→ **TO DO**
Print each of the entries exactly, leaving nothing out.

(Records with modeling code)
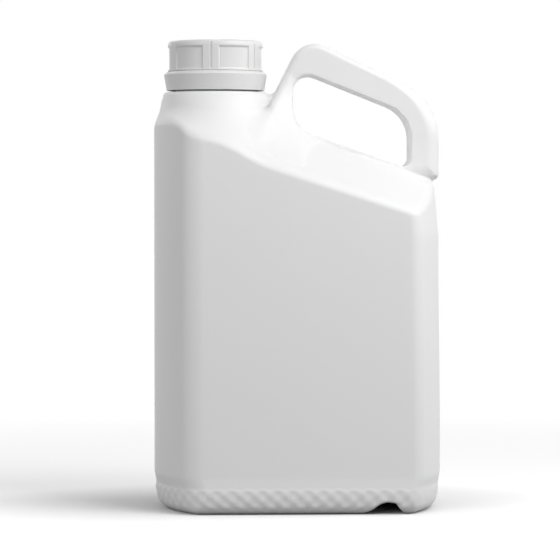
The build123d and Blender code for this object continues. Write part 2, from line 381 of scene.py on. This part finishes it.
def post_root(x, y, z):
    """Distance from the front post's root. Its half depth grows downwards along an arc, from
    the post's own to the roof's, and fades to the post's own at the right. The levels of the
    arc lie on planes that tilt from the post's shoulder to the roof, so the turn along the arc
    is found by repeating the sum a few times."""
    turn = ROOT_TURN / 2
    for repeat in range(ROOT_ROUNDS):
        slope = ROOT_TOP_SLOPE + (ROOT_FOOT_SLOPE - ROOT_TOP_SLOPE) * turn / ROOT_TURN
        fallen = (ROOT_TOP - (z - CREST) - x * np.tan(slope)) / ROOT_RADIUS
        turn = np.arcsin(np.clip(fallen, 0, math.sin(ROOT_TURN)))
    spread = ROOT_RADIUS * (1 - np.cos(turn)) * (1 - along(x, ROOT_FADE))
    side = (np.abs(y) - HANDLE_HALF_DEPTH + ROOT_INSET - spread) * np.cos(turn)
    top = (z + x - CREST - ROOT_TOP - ROOT_TOP_MARGIN) * math.sqrt(0.5)
    front = line_distance(x, z, POST_FOOT, TOP_CORNER)
    under = CREST - HANDLE_ROOT - CREST_FALL * x - z - ROOT_DEPTH
    ends = np.maximum(np.maximum(top, under), x - sum(ROOT_FADE) - ROOT_RIGHT_MARGIN)
    return np.maximum(rounded_max(side, front, OUTER_RIM), ends)


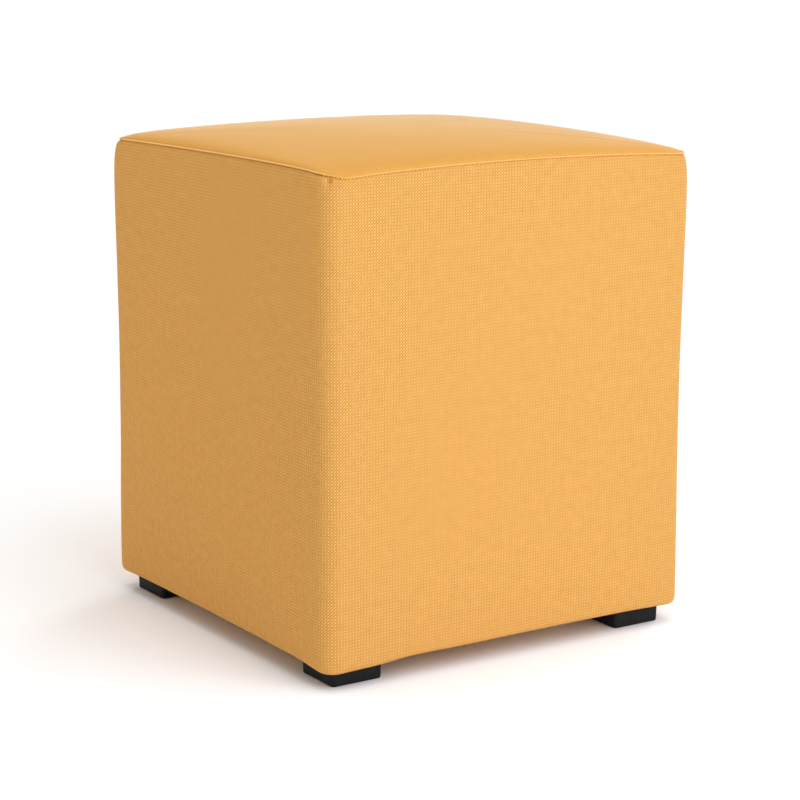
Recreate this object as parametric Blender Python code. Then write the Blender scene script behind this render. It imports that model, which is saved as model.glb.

→ **SOLUTION TO THIS EXERCISE**
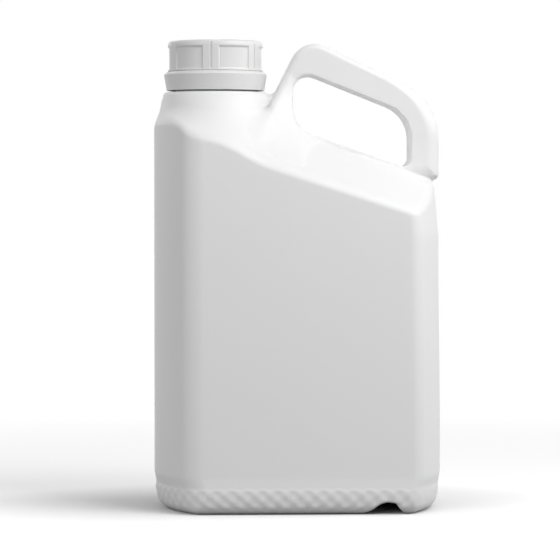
The build123d and Blender code for this object continues. Write part 2, from line 381 of scene.py on. This part finishes it.
def post_root(x, y, z):
    """Distance from the front post's root. Its half depth grows downwards along an arc, from
    the post's own to the roof's, and fades to the post's own at the right. The levels of the
    arc lie on planes that tilt from the post's shoulder to the roof, so the turn along the arc
    is found by repeating the sum a few times."""
    turn = ROOT_TURN / 2
    for repeat in range(ROOT_ROUNDS):
        slope = ROOT_TOP_SLOPE + (ROOT_FOOT_SLOPE - ROOT_TOP_SLOPE) * turn / ROOT_TURN
        fallen = (ROOT_TOP - (z - CREST) - x * np.tan(slope)) / ROOT_RADIUS
        turn = np.arcsin(np.clip(fallen, 0, math.sin(ROOT_TURN)))
    spread = ROOT_RADIUS * (1 - np.cos(turn)) * (1 - along(x, ROOT_FADE))
    side = (np.abs(y) - HANDLE_HALF_DEPTH + ROOT_INSET - spread) * np.cos(turn)
    top = (z + x - CREST - ROOT_TOP - ROOT_TOP_MARGIN) * math.sqrt(0.5)
    front = line_distance(x, z, POST_FOOT, TOP_CORNER)
    under = CREST - HANDLE_ROOT - CREST_FALL * x - z - ROOT_DEPTH
    ends = np.maximum(np.maximum(top, under), x - sum(ROOT_FADE) - ROOT_RIGHT_MARGIN)
    return np.maximum(rounded_max(side, front, OUTER_RIM), ends)


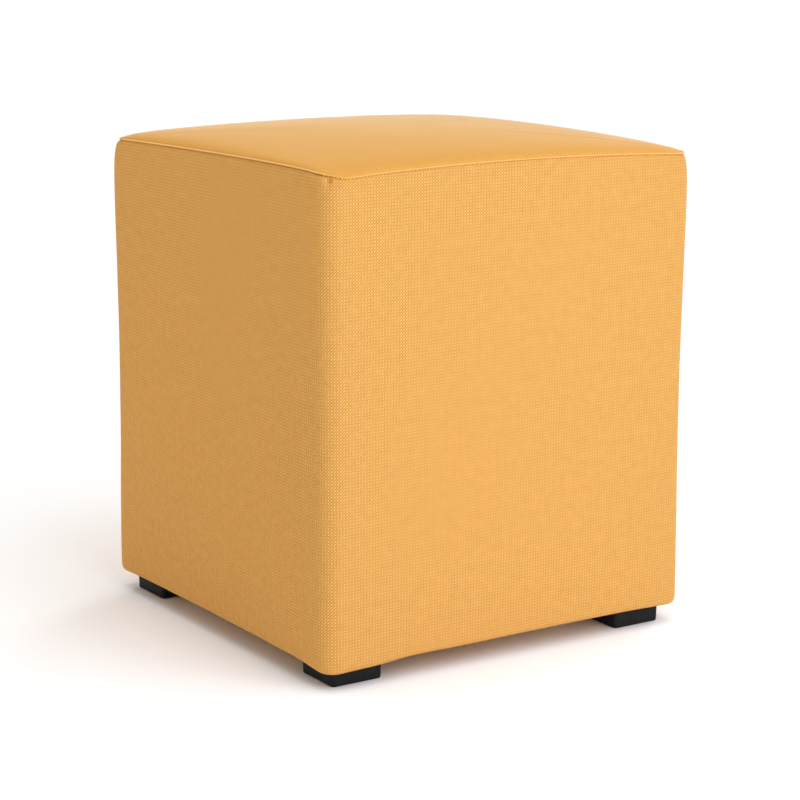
Recreate this object as parametric Blender Python code. Then write the Blender scene script behind this render. It imports that model, which is saved as model.glb.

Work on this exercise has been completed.